_Given material_:

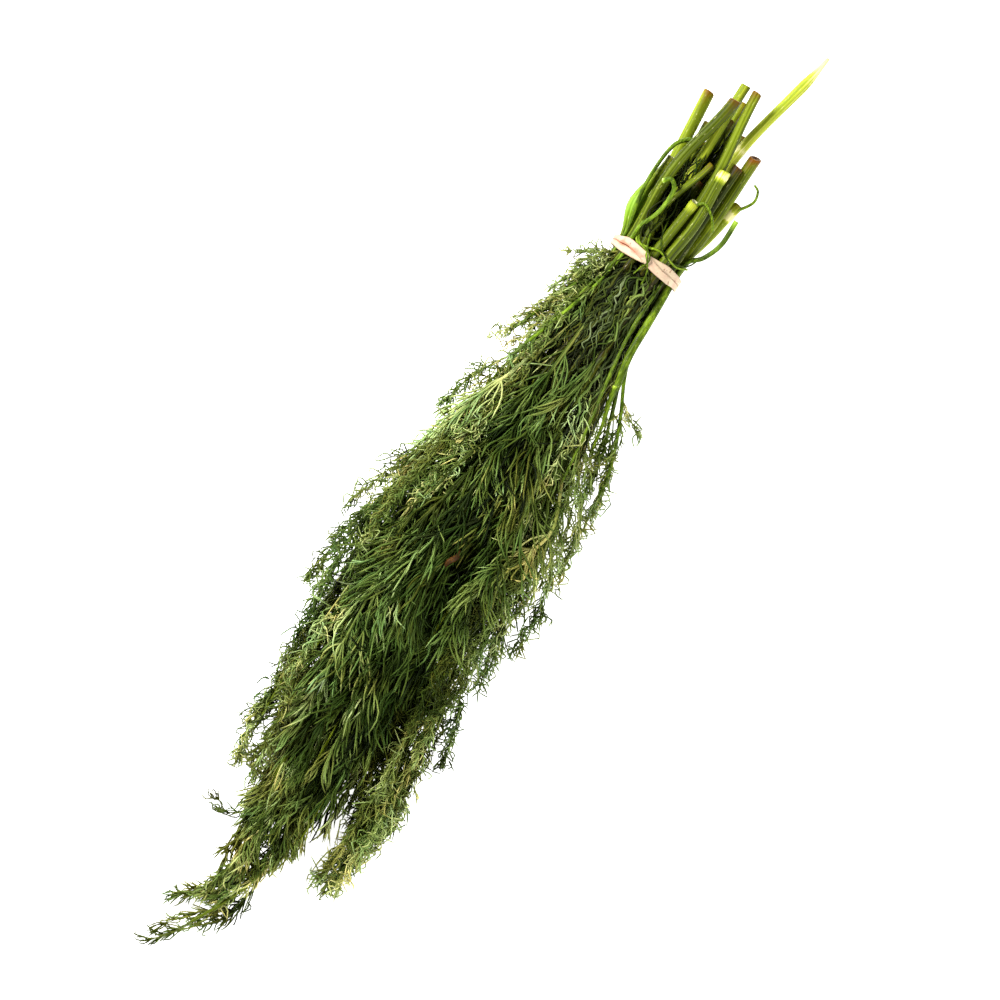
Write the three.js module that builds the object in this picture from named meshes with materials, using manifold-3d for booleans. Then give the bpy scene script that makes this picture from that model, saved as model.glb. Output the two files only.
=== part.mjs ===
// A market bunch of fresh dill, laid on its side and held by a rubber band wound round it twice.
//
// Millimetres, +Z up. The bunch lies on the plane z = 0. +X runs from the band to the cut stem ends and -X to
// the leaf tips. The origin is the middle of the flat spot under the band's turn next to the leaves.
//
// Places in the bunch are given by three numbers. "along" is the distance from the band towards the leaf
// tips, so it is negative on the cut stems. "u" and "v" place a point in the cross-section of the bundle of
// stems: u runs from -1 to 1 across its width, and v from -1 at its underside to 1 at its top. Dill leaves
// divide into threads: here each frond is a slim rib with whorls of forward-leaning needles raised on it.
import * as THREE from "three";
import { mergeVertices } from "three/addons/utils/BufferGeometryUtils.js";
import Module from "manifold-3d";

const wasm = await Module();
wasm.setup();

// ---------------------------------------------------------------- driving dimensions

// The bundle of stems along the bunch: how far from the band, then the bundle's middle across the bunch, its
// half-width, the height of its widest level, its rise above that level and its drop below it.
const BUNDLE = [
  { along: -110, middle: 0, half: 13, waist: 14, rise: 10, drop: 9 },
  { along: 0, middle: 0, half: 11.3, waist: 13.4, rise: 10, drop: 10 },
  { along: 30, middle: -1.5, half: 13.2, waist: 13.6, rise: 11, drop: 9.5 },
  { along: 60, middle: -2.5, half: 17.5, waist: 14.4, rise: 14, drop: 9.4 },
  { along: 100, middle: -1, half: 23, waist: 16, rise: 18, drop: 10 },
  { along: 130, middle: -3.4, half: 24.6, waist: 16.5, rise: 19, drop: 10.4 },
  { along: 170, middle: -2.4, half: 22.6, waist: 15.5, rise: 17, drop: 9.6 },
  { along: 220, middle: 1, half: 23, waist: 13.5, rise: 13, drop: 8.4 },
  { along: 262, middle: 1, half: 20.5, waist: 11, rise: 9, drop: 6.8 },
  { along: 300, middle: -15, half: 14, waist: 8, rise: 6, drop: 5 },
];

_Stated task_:
Every line above should be written out again exactly as it stands.

_Response to the task_:
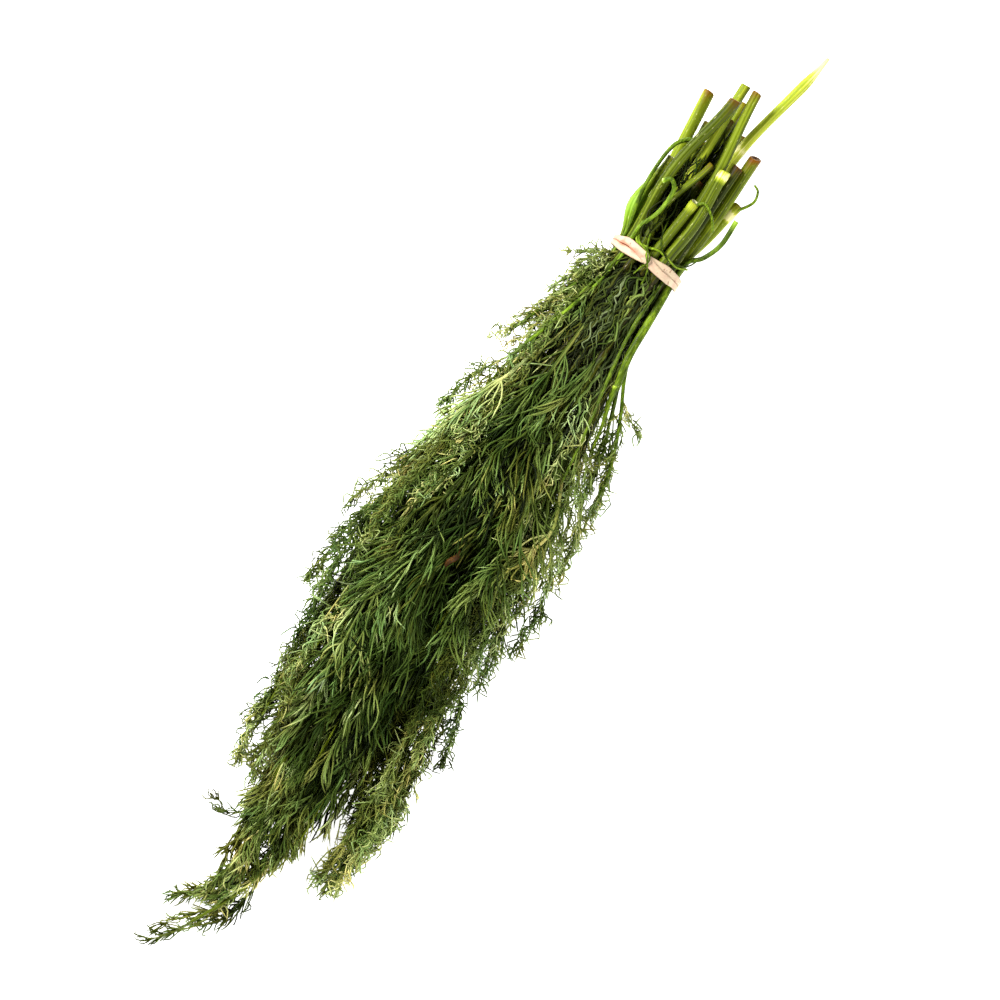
Write the three.js module that builds the object in this picture from named meshes with materials, using manifold-3d for booleans. Then give the bpy scene script that makes this picture from that model, saved as model.glb. Output the two files only.
=== part.mjs ===
// A market bunch of fresh dill, laid on its side and held by a rubber band wound round it twice.
//
// Millimetres, +Z up. The bunch lies on the plane z = 0. +X runs from the band to the cut stem ends and -X to
// the leaf tips. The origin is the middle of the flat spot under the band's turn next to the leaves.
//
// Places in the bunch are given by three numbers. "along" is the distance from the band towards the leaf
// tips, so it is negative on the cut stems. "u" and "v" place a point in the cross-section of the bundle of
// stems: u runs from -1 to 1 across its width, and v from -1 at its underside to 1 at its top. Dill leaves
// divide into threads: here each frond is a slim rib with whorls of forward-leaning needles raised on it.
import * as THREE from "three";
import { mergeVertices } from "three/addons/utils/BufferGeometryUtils.js";
import Module from "manifold-3d";

const wasm = await Module();
wasm.setup();

// ---------------------------------------------------------------- driving dimensions

// The bundle of stems along the bunch: how far from the band, then the bundle's middle across the bunch, its
// half-width, the height of its widest level, its rise above that level and its drop below it.
const BUNDLE = [
  { along: -110, middle: 0, half: 13, waist: 14, rise: 10, drop: 9 },
  { along: 0, middle: 0, half: 11.3, waist: 13.4, rise: 10, drop: 10 },
  { along: 30, middle: -1.5, half: 13.2, waist: 13.6, rise: 11, drop: 9.5 },
  { along: 60, middle: -2.5, half: 17.5, waist: 14.4, rise: 14, drop: 9.4 },
  { along: 100, middle: -1, half: 23, waist: 16, rise: 18, drop: 10 },
  { along: 130, middle: -3.4, half: 24.6, waist: 16.5, rise: 19, drop: 10.4 },
  { along: 170, middle: -2.4, half: 22.6, waist: 15.5, rise: 17, drop: 9.6 },
  { along: 220, middle: 1, half: 23, waist: 13.5, rise: 13, drop: 8.4 },
  { along: 262, middle: 1, half: 20.5, waist: 11, rise: 9, drop: 6.8 },
  { along: 300, middle: -15, half: 14, waist: 8, rise: 6, drop: 5 },
];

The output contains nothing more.